**PROBLEM STATEMENT**
Where the string "body" occurs in the material below, report the whole line.

━━━ RAW DATA

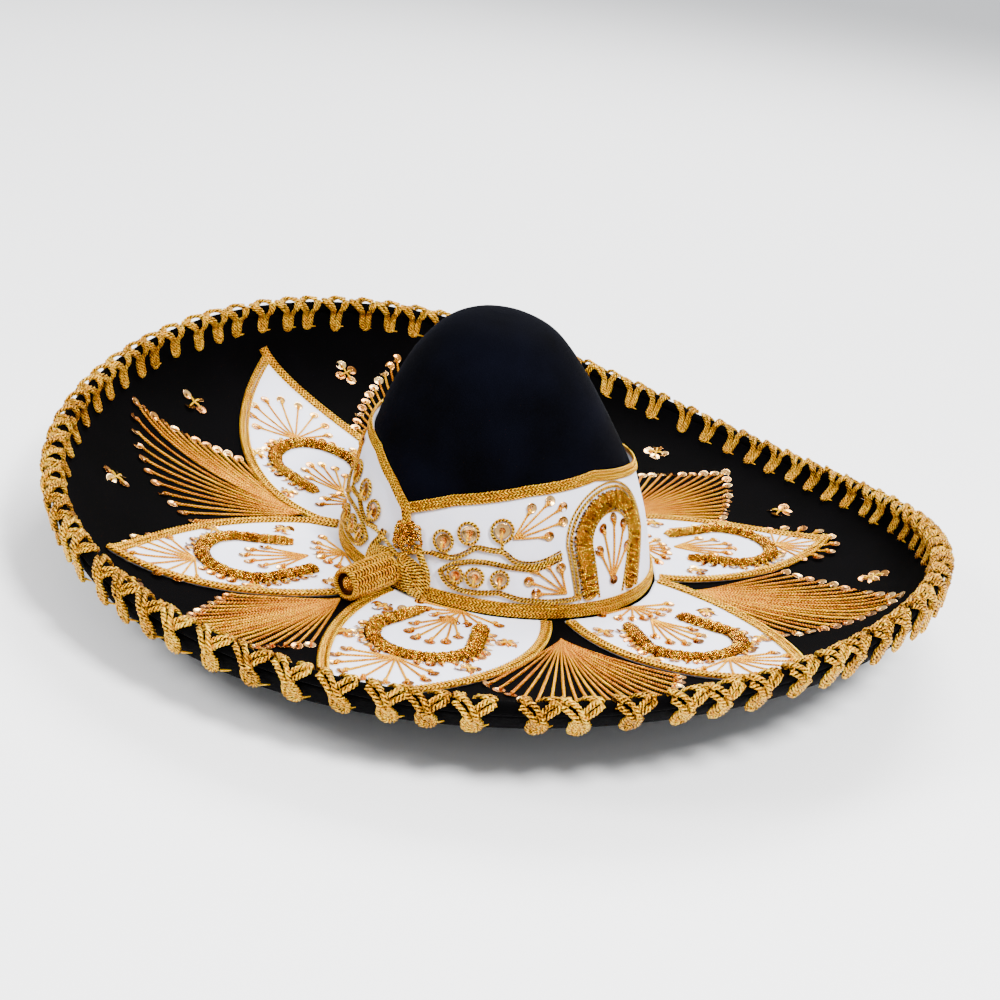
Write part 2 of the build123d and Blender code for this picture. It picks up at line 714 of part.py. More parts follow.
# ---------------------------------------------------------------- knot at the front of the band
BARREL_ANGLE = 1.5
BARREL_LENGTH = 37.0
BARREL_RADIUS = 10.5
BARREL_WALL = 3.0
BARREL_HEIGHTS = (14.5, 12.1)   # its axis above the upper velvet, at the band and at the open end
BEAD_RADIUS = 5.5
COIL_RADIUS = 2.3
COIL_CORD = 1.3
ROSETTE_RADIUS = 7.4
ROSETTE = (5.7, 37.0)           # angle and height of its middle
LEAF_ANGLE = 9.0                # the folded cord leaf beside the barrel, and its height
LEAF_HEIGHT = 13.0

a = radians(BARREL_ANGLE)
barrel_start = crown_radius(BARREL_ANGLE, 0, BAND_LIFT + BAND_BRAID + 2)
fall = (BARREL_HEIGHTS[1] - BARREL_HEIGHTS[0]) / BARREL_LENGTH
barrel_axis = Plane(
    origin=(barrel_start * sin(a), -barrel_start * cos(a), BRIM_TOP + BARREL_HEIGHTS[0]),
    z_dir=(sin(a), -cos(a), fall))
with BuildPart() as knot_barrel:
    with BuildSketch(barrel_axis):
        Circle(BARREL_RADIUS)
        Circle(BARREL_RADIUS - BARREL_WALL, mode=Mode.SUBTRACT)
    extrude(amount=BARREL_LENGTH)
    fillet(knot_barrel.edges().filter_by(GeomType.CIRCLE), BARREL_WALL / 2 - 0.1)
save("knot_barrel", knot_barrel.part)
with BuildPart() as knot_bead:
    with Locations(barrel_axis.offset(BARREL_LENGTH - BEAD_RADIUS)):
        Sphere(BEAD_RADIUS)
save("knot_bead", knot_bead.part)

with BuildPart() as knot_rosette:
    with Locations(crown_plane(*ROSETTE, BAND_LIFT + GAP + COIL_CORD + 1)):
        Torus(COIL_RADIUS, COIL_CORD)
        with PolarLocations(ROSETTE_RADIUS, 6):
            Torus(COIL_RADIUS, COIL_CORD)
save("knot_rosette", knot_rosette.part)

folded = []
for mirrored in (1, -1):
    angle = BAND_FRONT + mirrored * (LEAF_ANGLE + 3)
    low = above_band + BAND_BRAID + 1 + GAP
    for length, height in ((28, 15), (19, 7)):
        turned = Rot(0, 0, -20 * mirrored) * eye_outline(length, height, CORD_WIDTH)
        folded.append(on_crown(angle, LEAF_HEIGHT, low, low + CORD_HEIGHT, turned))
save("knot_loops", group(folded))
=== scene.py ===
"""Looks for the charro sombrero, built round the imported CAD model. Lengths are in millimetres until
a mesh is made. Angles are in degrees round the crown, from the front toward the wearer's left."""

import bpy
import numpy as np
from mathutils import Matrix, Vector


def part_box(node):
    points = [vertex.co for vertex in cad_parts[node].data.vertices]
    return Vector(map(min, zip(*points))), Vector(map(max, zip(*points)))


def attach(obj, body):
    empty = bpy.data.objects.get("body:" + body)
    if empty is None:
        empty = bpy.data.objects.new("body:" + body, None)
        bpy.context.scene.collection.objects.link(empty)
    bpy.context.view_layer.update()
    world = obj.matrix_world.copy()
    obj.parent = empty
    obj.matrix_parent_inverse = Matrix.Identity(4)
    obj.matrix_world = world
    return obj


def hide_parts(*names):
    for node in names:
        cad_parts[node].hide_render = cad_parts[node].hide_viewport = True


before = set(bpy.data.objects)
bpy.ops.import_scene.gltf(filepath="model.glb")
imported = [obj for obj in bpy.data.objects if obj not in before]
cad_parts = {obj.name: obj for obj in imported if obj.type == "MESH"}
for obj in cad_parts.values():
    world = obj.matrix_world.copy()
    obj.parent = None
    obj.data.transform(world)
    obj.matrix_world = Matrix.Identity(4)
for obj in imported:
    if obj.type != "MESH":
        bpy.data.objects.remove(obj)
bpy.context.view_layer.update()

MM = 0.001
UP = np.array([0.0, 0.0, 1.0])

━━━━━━

**RESPONSE FOR THIS EXERCISE**
def attach(obj, body):
    empty = bpy.data.objects.get("body:" + body)
        empty = bpy.data.objects.new("body:" + body, None)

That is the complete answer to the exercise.